╭──

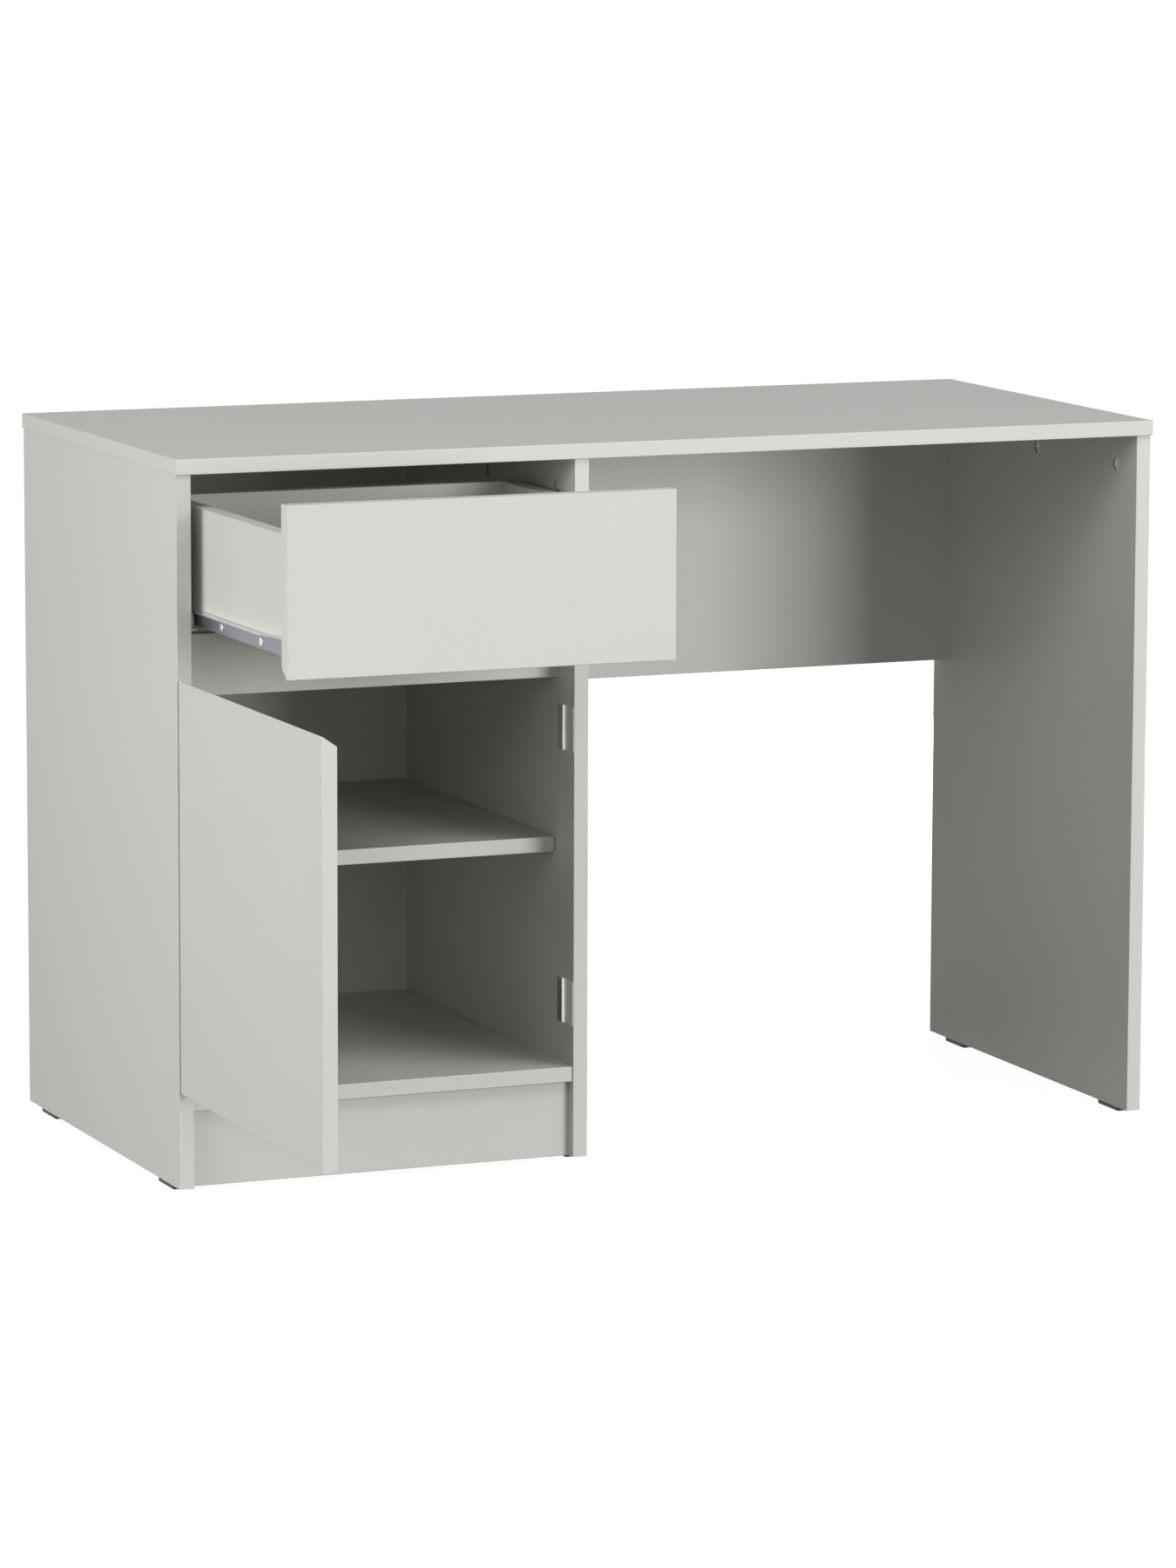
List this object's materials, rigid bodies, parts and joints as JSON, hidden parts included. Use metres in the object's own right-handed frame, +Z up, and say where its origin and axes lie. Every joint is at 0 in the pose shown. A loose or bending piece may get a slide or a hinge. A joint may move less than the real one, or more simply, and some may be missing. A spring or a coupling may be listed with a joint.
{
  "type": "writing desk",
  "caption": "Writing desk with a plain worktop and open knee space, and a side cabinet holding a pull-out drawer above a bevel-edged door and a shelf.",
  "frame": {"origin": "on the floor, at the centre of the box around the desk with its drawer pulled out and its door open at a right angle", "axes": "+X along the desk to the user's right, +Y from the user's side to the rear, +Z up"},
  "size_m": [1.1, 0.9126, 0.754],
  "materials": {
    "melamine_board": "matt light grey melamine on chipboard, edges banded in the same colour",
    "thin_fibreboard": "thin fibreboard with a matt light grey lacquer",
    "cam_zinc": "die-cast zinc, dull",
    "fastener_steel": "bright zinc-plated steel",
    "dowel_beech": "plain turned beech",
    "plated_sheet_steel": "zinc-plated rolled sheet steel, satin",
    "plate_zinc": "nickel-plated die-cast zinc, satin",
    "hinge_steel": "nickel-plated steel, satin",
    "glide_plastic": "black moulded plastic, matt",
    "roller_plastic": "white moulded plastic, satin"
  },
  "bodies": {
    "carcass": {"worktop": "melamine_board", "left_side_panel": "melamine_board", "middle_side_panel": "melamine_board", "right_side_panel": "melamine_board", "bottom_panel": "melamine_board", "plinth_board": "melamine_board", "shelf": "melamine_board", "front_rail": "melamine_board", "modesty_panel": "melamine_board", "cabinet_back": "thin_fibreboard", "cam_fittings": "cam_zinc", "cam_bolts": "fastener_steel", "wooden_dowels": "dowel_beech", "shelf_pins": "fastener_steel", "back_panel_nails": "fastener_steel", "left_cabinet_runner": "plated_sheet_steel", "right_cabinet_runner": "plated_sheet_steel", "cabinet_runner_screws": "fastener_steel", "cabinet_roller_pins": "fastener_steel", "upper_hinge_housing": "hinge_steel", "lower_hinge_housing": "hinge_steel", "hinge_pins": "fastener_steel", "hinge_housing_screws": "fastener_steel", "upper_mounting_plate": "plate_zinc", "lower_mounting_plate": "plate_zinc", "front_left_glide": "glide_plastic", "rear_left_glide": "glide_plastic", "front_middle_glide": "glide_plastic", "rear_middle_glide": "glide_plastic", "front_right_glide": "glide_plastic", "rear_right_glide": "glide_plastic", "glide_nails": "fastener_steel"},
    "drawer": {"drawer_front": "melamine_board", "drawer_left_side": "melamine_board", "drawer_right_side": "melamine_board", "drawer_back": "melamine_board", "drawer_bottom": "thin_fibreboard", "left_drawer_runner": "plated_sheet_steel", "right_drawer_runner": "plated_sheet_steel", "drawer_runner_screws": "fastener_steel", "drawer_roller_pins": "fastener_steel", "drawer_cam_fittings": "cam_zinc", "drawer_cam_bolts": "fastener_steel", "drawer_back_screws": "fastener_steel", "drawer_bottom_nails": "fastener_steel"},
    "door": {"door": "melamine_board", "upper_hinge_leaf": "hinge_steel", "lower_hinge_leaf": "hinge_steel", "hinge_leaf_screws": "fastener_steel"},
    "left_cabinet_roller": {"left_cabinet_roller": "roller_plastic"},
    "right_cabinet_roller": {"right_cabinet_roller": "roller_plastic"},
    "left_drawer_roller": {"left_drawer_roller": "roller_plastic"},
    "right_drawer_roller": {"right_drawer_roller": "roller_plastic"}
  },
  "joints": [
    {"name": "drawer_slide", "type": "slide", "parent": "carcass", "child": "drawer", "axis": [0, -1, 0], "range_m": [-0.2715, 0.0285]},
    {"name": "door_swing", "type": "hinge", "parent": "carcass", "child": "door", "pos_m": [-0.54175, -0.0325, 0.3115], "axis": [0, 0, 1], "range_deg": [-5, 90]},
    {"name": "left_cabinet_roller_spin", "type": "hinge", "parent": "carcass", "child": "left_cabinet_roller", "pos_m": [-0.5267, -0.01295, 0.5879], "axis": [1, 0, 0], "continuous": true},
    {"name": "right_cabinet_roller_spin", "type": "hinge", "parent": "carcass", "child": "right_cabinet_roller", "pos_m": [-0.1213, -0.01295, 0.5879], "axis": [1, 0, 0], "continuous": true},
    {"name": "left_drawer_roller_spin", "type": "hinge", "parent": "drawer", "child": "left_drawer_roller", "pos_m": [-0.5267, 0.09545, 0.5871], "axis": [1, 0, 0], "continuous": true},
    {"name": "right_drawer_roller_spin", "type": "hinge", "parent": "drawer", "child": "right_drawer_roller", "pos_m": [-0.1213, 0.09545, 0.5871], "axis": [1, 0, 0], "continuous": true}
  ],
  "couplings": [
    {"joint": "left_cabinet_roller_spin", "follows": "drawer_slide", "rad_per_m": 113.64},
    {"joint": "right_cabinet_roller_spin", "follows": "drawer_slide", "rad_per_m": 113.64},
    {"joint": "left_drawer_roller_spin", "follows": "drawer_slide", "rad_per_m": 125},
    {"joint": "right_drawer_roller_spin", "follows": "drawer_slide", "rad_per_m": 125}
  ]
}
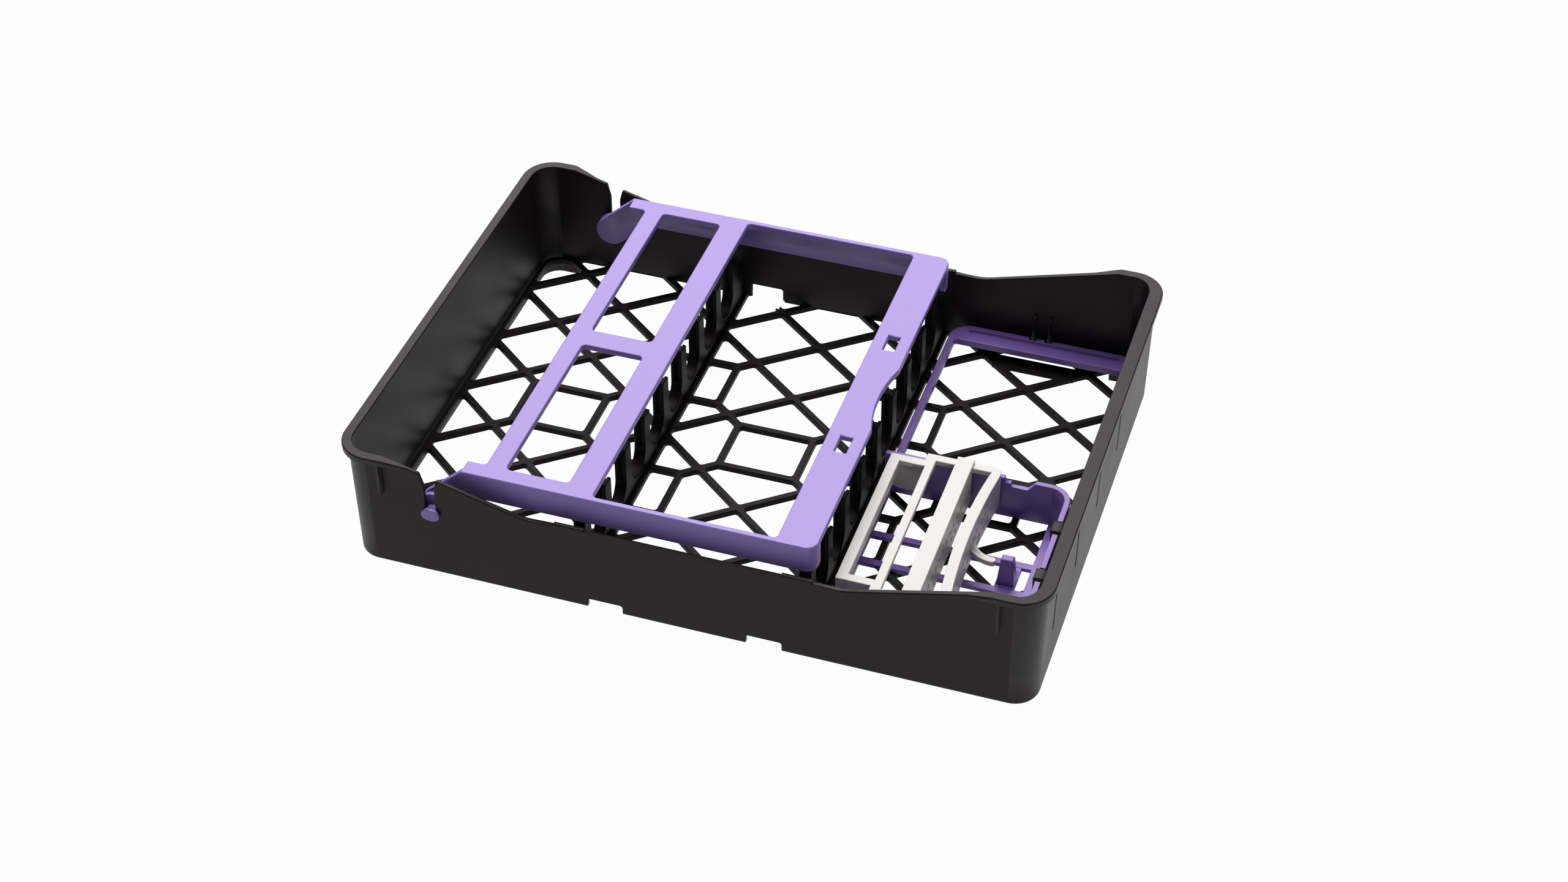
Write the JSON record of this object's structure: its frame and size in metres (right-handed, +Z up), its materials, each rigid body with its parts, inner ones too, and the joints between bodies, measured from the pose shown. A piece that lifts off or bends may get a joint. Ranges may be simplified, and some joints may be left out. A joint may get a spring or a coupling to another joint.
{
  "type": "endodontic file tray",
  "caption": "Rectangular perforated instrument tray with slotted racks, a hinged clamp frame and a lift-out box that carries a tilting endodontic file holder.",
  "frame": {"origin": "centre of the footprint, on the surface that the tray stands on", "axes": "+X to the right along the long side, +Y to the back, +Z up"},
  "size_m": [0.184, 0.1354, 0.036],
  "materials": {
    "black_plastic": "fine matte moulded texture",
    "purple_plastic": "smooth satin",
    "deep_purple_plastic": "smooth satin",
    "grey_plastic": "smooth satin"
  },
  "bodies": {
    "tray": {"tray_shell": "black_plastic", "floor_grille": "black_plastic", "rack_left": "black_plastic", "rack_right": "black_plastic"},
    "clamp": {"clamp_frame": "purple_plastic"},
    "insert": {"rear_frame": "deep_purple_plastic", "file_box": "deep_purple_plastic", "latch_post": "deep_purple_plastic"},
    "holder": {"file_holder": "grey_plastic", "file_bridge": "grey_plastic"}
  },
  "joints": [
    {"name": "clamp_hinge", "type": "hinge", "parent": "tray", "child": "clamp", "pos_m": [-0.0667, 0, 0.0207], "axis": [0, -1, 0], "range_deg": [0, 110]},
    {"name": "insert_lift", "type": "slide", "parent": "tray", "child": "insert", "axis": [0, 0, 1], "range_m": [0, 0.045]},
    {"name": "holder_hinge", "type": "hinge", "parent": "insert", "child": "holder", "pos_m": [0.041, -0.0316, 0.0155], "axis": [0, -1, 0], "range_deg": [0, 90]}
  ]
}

╰──

● **The request**
The entries above should be repeated exactly, every one of them.

● **Correct response**
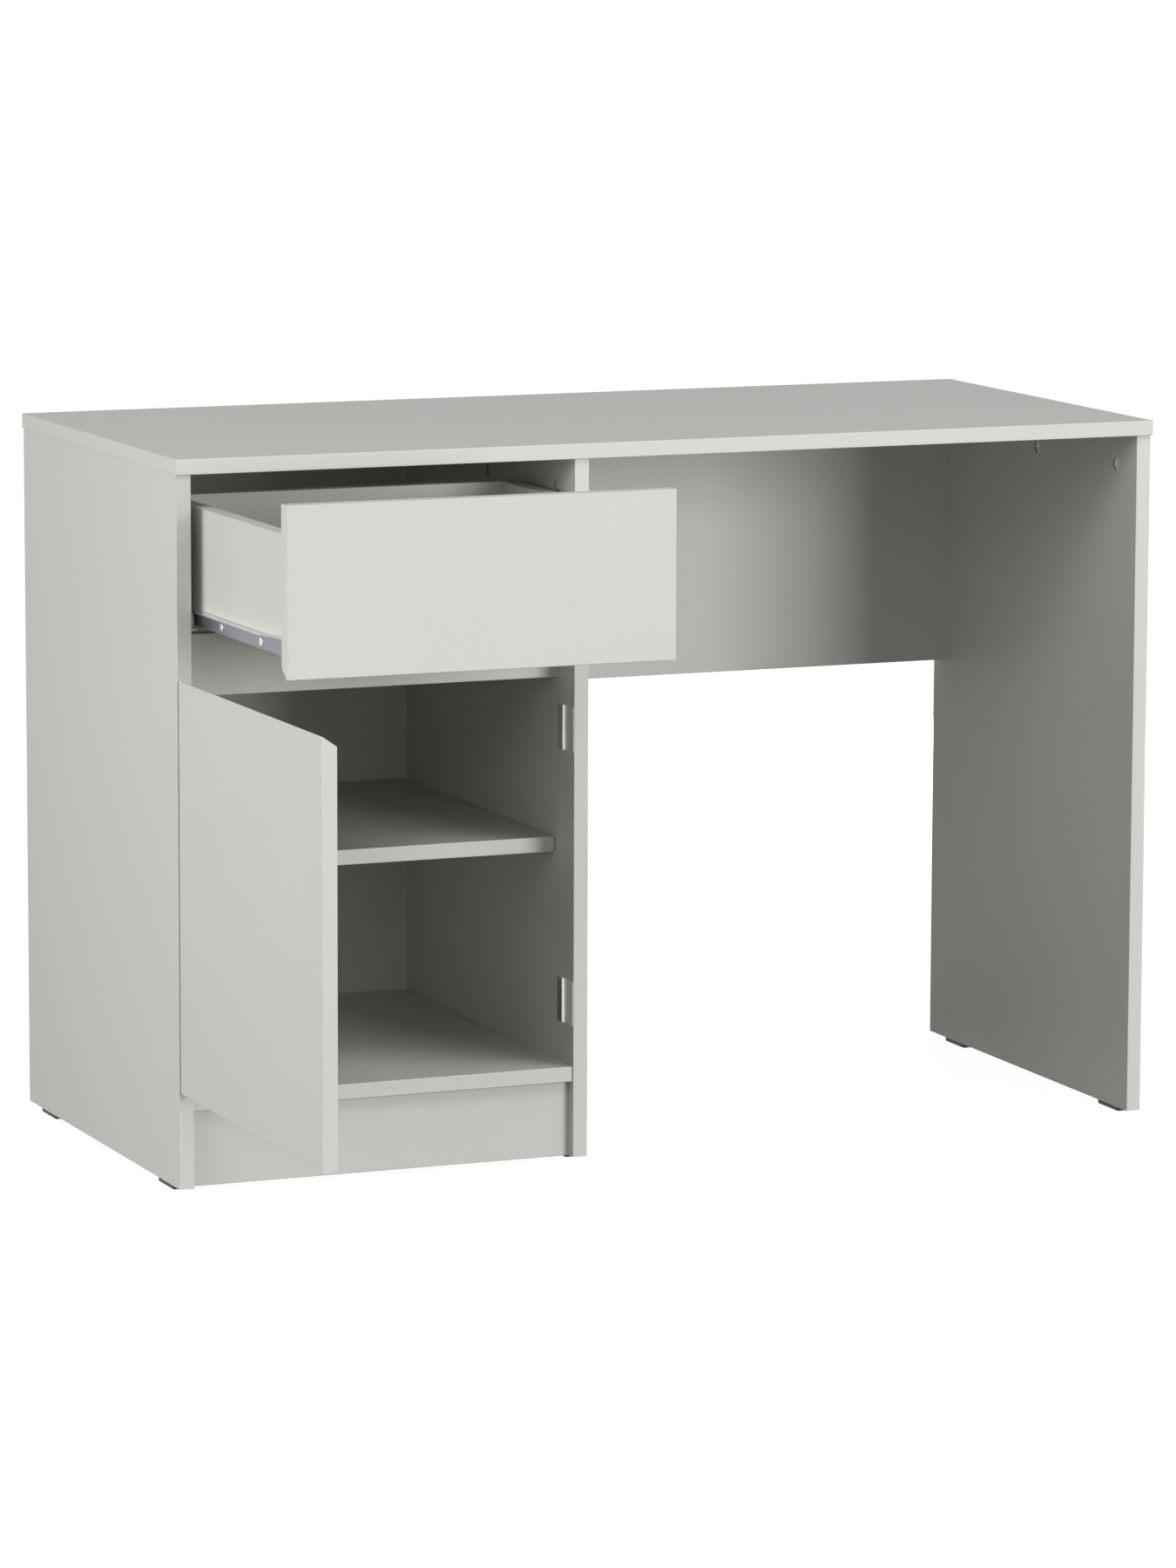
List this object's materials, rigid bodies, parts and joints as JSON, hidden parts included. Use metres in the object's own right-handed frame, +Z up, and say where its origin and axes lie. Every joint is at 0 in the pose shown. A loose or bending piece may get a slide or a hinge. A joint may move less than the real one, or more simply, and some may be missing. A spring or a coupling may be listed with a joint.
{
  "type": "writing desk",
  "caption": "Writing desk with a plain worktop and open knee space, and a side cabinet holding a pull-out drawer above a bevel-edged door and a shelf.",
  "frame": {"origin": "on the floor, at the centre of the box around the desk with its drawer pulled out and its door open at a right angle", "axes": "+X along the desk to the user's right, +Y from the user's side to the rear, +Z up"},
  "size_m": [1.1, 0.9126, 0.754],
  "materials": {
    "melamine_board": "matt light grey melamine on chipboard, edges banded in the same colour",
    "thin_fibreboard": "thin fibreboard with a matt light grey lacquer",
    "cam_zinc": "die-cast zinc, dull",
    "fastener_steel": "bright zinc-plated steel",
    "dowel_beech": "plain turned beech",
    "plated_sheet_steel": "zinc-plated rolled sheet steel, satin",
    "plate_zinc": "nickel-plated die-cast zinc, satin",
    "hinge_steel": "nickel-plated steel, satin",
    "glide_plastic": "black moulded plastic, matt",
    "roller_plastic": "white moulded plastic, satin"
  },
  "bodies": {
    "carcass": {"worktop": "melamine_board", "left_side_panel": "melamine_board", "middle_side_panel": "melamine_board", "right_side_panel": "melamine_board", "bottom_panel": "melamine_board", "plinth_board": "melamine_board", "shelf": "melamine_board", "front_rail": "melamine_board", "modesty_panel": "melamine_board", "cabinet_back": "thin_fibreboard", "cam_fittings": "cam_zinc", "cam_bolts": "fastener_steel", "wooden_dowels": "dowel_beech", "shelf_pins": "fastener_steel", "back_panel_nails": "fastener_steel", "left_cabinet_runner": "plated_sheet_steel", "right_cabinet_runner": "plated_sheet_steel", "cabinet_runner_screws": "fastener_steel", "cabinet_roller_pins": "fastener_steel", "upper_hinge_housing": "hinge_steel", "lower_hinge_housing": "hinge_steel", "hinge_pins": "fastener_steel", "hinge_housing_screws": "fastener_steel", "upper_mounting_plate": "plate_zinc", "lower_mounting_plate": "plate_zinc", "front_left_glide": "glide_plastic", "rear_left_glide": "glide_plastic", "front_middle_glide": "glide_plastic", "rear_middle_glide": "glide_plastic", "front_right_glide": "glide_plastic", "rear_right_glide": "glide_plastic", "glide_nails": "fastener_steel"},
    "drawer": {"drawer_front": "melamine_board", "drawer_left_side": "melamine_board", "drawer_right_side": "melamine_board", "drawer_back": "melamine_board", "drawer_bottom": "thin_fibreboard", "left_drawer_runner": "plated_sheet_steel", "right_drawer_runner": "plated_sheet_steel", "drawer_runner_screws": "fastener_steel", "drawer_roller_pins": "fastener_steel", "drawer_cam_fittings": "cam_zinc", "drawer_cam_bolts": "fastener_steel", "drawer_back_screws": "fastener_steel", "drawer_bottom_nails": "fastener_steel"},
    "door": {"door": "melamine_board", "upper_hinge_leaf": "hinge_steel", "lower_hinge_leaf": "hinge_steel", "hinge_leaf_screws": "fastener_steel"},
    "left_cabinet_roller": {"left_cabinet_roller": "roller_plastic"},
    "right_cabinet_roller": {"right_cabinet_roller": "roller_plastic"},
    "left_drawer_roller": {"left_drawer_roller": "roller_plastic"},
    "right_drawer_roller": {"right_drawer_roller": "roller_plastic"}
  },
  "joints": [
    {"name": "drawer_slide", "type": "slide", "parent": "carcass", "child": "drawer", "axis": [0, -1, 0], "range_m": [-0.2715, 0.0285]},
    {"name": "door_swing", "type": "hinge", "parent": "carcass", "child": "door", "pos_m": [-0.54175, -0.0325, 0.3115], "axis": [0, 0, 1], "range_deg": [-5, 90]},
    {"name": "left_cabinet_roller_spin", "type": "hinge", "parent": "carcass", "child": "left_cabinet_roller", "pos_m": [-0.5267, -0.01295, 0.5879], "axis": [1, 0, 0], "continuous": true},
    {"name": "right_cabinet_roller_spin", "type": "hinge", "parent": "carcass", "child": "right_cabinet_roller", "pos_m": [-0.1213, -0.01295, 0.5879], "axis": [1, 0, 0], "continuous": true},
    {"name": "left_drawer_roller_spin", "type": "hinge", "parent": "drawer", "child": "left_drawer_roller", "pos_m": [-0.5267, 0.09545, 0.5871], "axis": [1, 0, 0], "continuous": true},
    {"name": "right_drawer_roller_spin", "type": "hinge", "parent": "drawer", "child": "right_drawer_roller", "pos_m": [-0.1213, 0.09545, 0.5871], "axis": [1, 0, 0], "continuous": true}
  ],
  "couplings": [
    {"joint": "left_cabinet_roller_spin", "follows": "drawer_slide", "rad_per_m": 113.64},
    {"joint": "right_cabinet_roller_spin", "follows": "drawer_slide", "rad_per_m": 113.64},
    {"joint": "left_drawer_roller_spin", "follows": "drawer_slide", "rad_per_m": 125},
    {"joint": "right_drawer_roller_spin", "follows": "drawer_slide", "rad_per_m": 125}
  ]
}
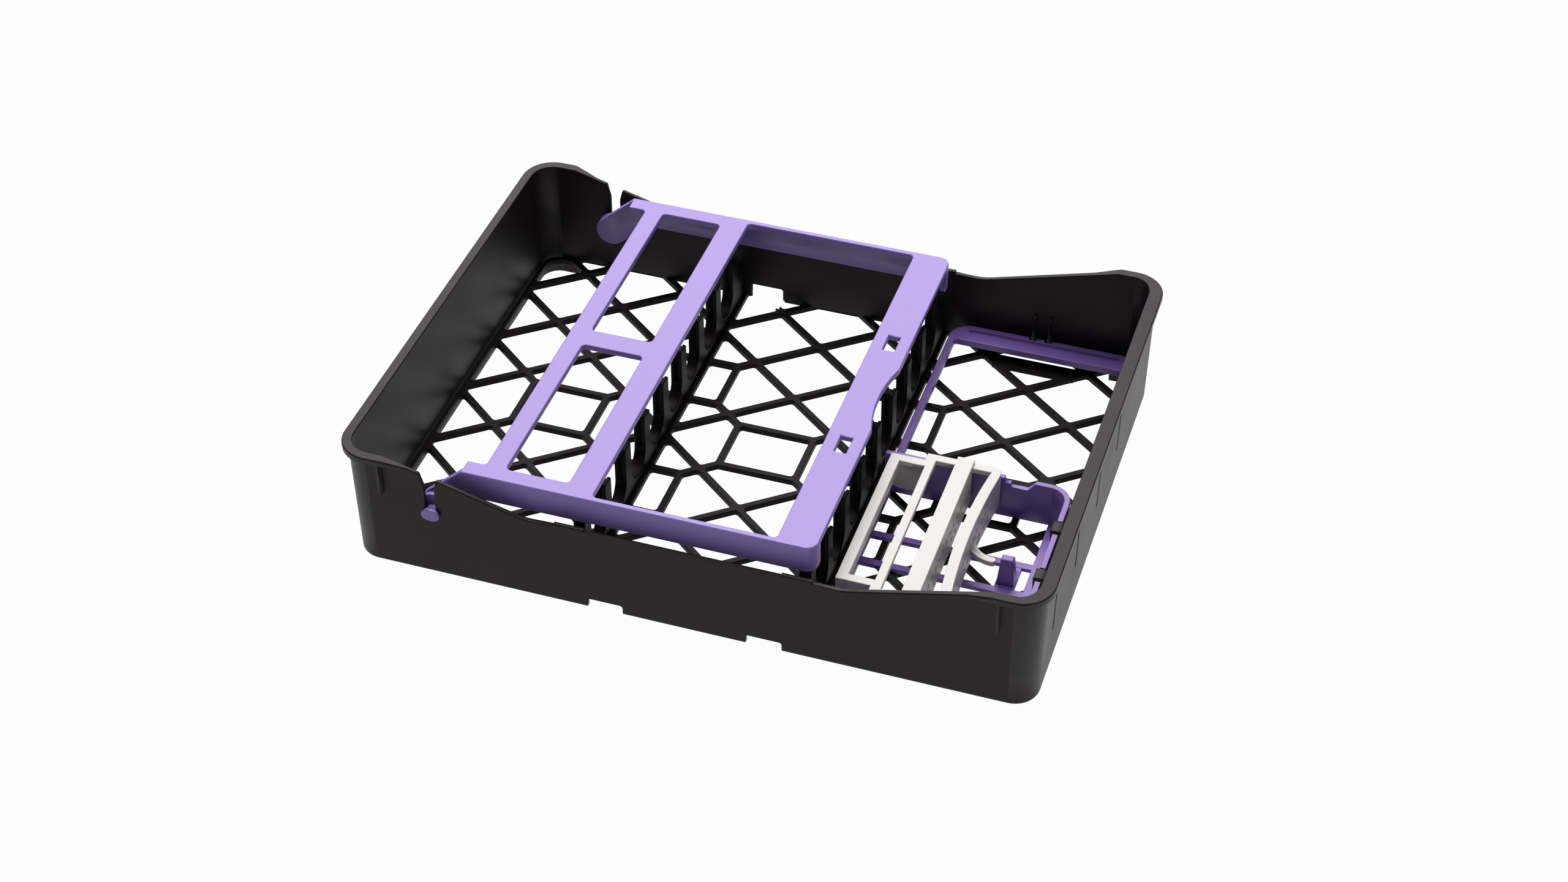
Write the JSON record of this object's structure: its frame and size in metres (right-handed, +Z up), its materials, each rigid body with its parts, inner ones too, and the joints between bodies, measured from the pose shown. A piece that lifts off or bends may get a joint. Ranges may be simplified, and some joints may be left out. A joint may get a spring or a coupling to another joint.
{
  "type": "endodontic file tray",
  "caption": "Rectangular perforated instrument tray with slotted racks, a hinged clamp frame and a lift-out box that carries a tilting endodontic file holder.",
  "frame": {"origin": "centre of the footprint, on the surface that the tray stands on", "axes": "+X to the right along the long side, +Y to the back, +Z up"},
  "size_m": [0.184, 0.1354, 0.036],
  "materials": {
    "black_plastic": "fine matte moulded texture",
    "purple_plastic": "smooth satin",
    "deep_purple_plastic": "smooth satin",
    "grey_plastic": "smooth satin"
  },
  "bodies": {
    "tray": {"tray_shell": "black_plastic", "floor_grille": "black_plastic", "rack_left": "black_plastic", "rack_right": "black_plastic"},
    "clamp": {"clamp_frame": "purple_plastic"},
    "insert": {"rear_frame": "deep_purple_plastic", "file_box": "deep_purple_plastic", "latch_post": "deep_purple_plastic"},
    "holder": {"file_holder": "grey_plastic", "file_bridge": "grey_plastic"}
  },
  "joints": [
    {"name": "clamp_hinge", "type": "hinge", "parent": "tray", "child": "clamp", "pos_m": [-0.0667, 0, 0.0207], "axis": [0, -1, 0], "range_deg": [0, 110]},
    {"name": "insert_lift", "type": "slide", "parent": "tray", "child": "insert", "axis": [0, 0, 1], "range_m": [0, 0.045]},
    {"name": "holder_hinge", "type": "hinge", "parent": "insert", "child": "holder", "pos_m": [0.041, -0.0316, 0.0155], "axis": [0, -1, 0], "range_deg": [0, 90]}
  ]
}